Looks good Al, I haven't made egg rolls in years. When I do it's never traditional, I have put scrambled eggs, bacon, sausage. Hash browns and onions in them, Cajun cabbage roll stuffing, turkey dinner in them, Mexican rice and fajitas in them and more. Believe it or not I have never put shrimp in one. Now I am going to.
Randy,


----------



## dirtsailor2003 (Sep 10, 2016)

Looks good Al! You need to get yourself a discada for frying those! 

My sous chef likes to make them with pulled pork or shredded beef and BBQ sauce in them.


----------



## SmokinAl (Sep 10, 2016)

dirtsailor2003 said:


> Looks good Al! You need to get yourself a discada for frying those!
> 
> My sous chef likes to make them with pulled pork or shredded beef and BBQ sauce in them.


Thanks Case!

That sounds really good.

As a matter of fact I just thawed out some PP for lunch.

Maybe I'll give that a try for dinner.

Al


----------



## SmokinAl (Sep 10, 2016)

REMSR said:


> Looks good Al, I haven't made egg rolls in years. When I do it's never traditional, I have put scrambled eggs, bacon, sausage. Hash browns and onions in them, Cajun cabbage roll stuffing, turkey dinner in them, Mexican rice and fajitas in them and more. Believe it or not I have never put shrimp in one. Now I am going to.
> Randy,


Thanks Randy,

Man I never would of thought of half of that stuff.
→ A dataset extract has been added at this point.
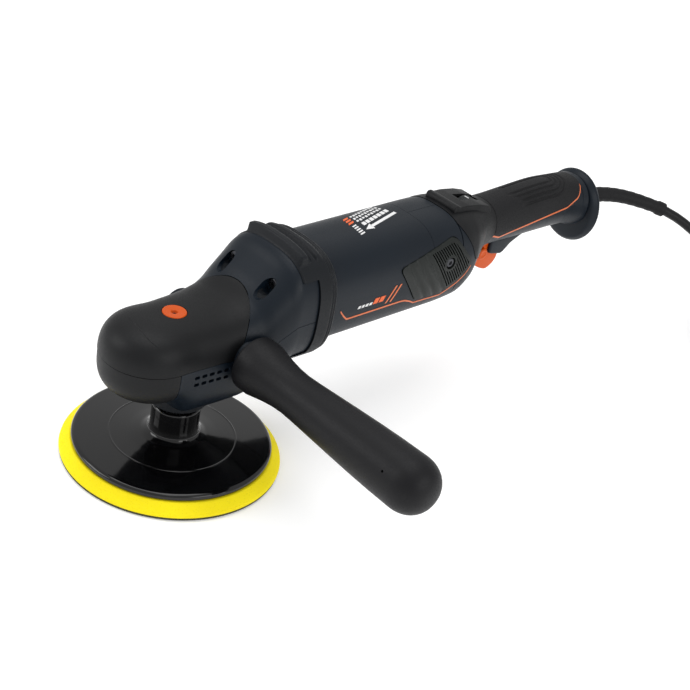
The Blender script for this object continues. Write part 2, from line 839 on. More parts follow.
class Look(Enum):
    """Every finish on the tool, with the record's material slot that it belongs to."""

    CHARCOAL = ("charcoal_shell", Finish("Charcoal soft moulding", "0d0e10", 0.5, grain=1300, depth=0.03))
    NAVY = (
        "navy_shell",
        Finish("Blue-black moulded casing", "0b141d", 0.42, grain=1100, depth=0.03, variation=0.1)
    )
    RUBBER = ("black_rubber", Finish("Black rubber", "131315", 0.6, grain=900, depth=0.05, variation=0.16))
    COLLAR = ("black_rubber", Finish("Collar rubber", "0c1015", 0.5, grain=900, depth=0.04, variation=0.12))
    LEAD = ("black_rubber", Finish("Lead sheath", "131315", 0.36, grain=700, depth=0.04))
    VENT = ("vent_plastic", Finish("Olive-grey vent moulding", "181c1a", 0.42, grain=1200, depth=0.03))
    ORANGE = (
        "orange_plastic",
        Finish("Orange switch plastic", "ca500e", 0.38, grain=1500, depth=0.02, variation=0.06)
    )
    PAD = ("gloss_black", Finish("Polished black pad plate", "060607", 0.1, grain=500, depth=0.02, coat=0.5))
    FOAM = ("yellow_foam", Finish("Yellow foam", "f8e312", 0.8, grain=700, depth=0.1, variation=0.08,
                                  rubbing=0.0, pattern=Pattern.PORES))
    HOOKS = ("hook_fabric", Finish("Hook fabric", "4a4a34", 0.95, grain=800, depth=0.4, rubbing=0.0,
                                   pattern=Pattern.HOOKS))
    GRIP = (
        "grip_plastic", Finish("Side grip moulding", "0d0d10", 0.52, grain=1000, depth=0.05, variation=0.1)
    )
    STEEL = ("steel", Finish("Ground steel", "a7a9ad", 0.3, 1.0, grain=400, depth=0.02, rubbing=0.3,
                             pattern=Pattern.BRUSHED))
    DARK_STEEL = ("steel", Finish("Blackened screw steel", "4b4c50", 0.38, 1.0, grain=500, depth=0.02,
                                  rubbing=0.5, pattern=Pattern.BRUSHED))
    CAST = ("cast_aluminium", Finish("Die-cast aluminium", "85878b", 0.5, 1.0, grain=260, depth=0.12,
                                     pattern=Pattern.CAST))
    PAINTED_CAST = ("cast_aluminium", Finish("Painted gear housing", "0b1016", 0.5, grain=260, depth=0.1,
                                             pattern=Pattern.CAST))
    BRONZE = (
        "bronze",
        Finish("Sintered bronze", "a8834c", 0.42, 1.0, grain=700, depth=0.06, pattern=Pattern.CAST)
    )
    COPPER = ("copper", Finish("Lacquered copper", "b4693a", 0.34, 1.0, grain=400, depth=0.3,
                               pattern=Pattern.WOUND, coat=0.4))
    LAMINATION = ("lamination", Finish("Stacked laminations", "686b70", 0.45, 1.0, grain=400, depth=0.2,
                                       pattern=Pattern.LAYERS))
    INNER = ("inner_plastic", Finish("Glass-filled plastic", "333336", 0.65, grain=700, depth=0.08))
    BOARD = ("circuit_board", Finish("Circuit board", "2c6b3c", 0.4, grain=900, depth=0.05, coat=0.3,
                                     pattern=Pattern.TRACKS))
    CARBON = (
        "carbon", Finish("Pressed carbon", "2f2f33", 0.55, grain=1500, depth=0.05, pattern=Pattern.CAST)
    )
    STRIPE = (
        "orange_plastic",
        Finish("Copper-orange stripe", "d8734a", 0.35, grain=1500, depth=0.01, variation=0.05)
    )
    PRINT = ("orange_plastic", Finish("White print", "e4e4e4", 0.55, grain=1500, depth=0.01, variation=0.04,
                                      rubbing=0.0))
    ORANGE_PRINT = ("orange_plastic", Finish("Orange print", "e4683a", 0.5, grain=1500, depth=0.01,
                                             variation=0.04,
                                             rubbing=0.0))
    DIAL = ("inner_plastic", Finish("Dial moulding", "2a2d2d", 0.45, grain=1300, depth=0.02, variation=0.06))

    @property
    def slot(self) -> str:
        """Returns the record's material slot."""
        return self.value[0]

    @property
    def finish(self) -> Finish:
        """Returns the finish."""
        return self.value[1]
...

It all sounds really good, I guess I'll have to step outside the box & try some new fillings.

We always use shrimp.

Al


----------



## disco (Sep 10, 2016)

You do have a broad repertoire, Al! These look great and deserve points!

Disco


----------



## SmokinAl (Sep 11, 2016)

Disco said:


> You do have a broad repertoire, Al! These look great and deserve points!
> 
> Disco


Thanks Disco!

Appreciate the point too!

Al


----------



## remsr (Sep 11, 2016)

Good morning Al,
Don't know why I never put shrimp in my egg rolls. I love shrimp and put it in many dishes and cook it many different ways by itself. 
At one time I kept egg roll wrappers in the refrigerator all the time. They don't have a long shelf life so instead of letting them go bad I started filling them with left overs. Wonder how a smoked brisket hash egg roll would taste? Or maybe jambalaya, just add a little more rice to dry it up a bit.
 Deep frying certainly adds another layer of flavor to everything.
Randy,


----------



## SmokinAl (Sep 11, 2016)

REMSR said:


> Good morning Al,
> Don't know why I never put shrimp in my egg rolls. I love shrimp and put it in many dishes and cook it many different ways by itself.
> At one time I kept egg roll wrappers in the refrigerator all the time. They don't have a long shelf life so instead of letting them go bad I started filling them with left overs. Wonder how a smoked brisket hash egg roll would taste? Or maybe jambalaya, just add a little more rice to dry it up a bit.
> Deep frying certainly adds another layer of flavor to everything.
> Randy,


Hey Randy,

We don't eat fried food to often, so when we make egg rolls I try to use up all the wrappers.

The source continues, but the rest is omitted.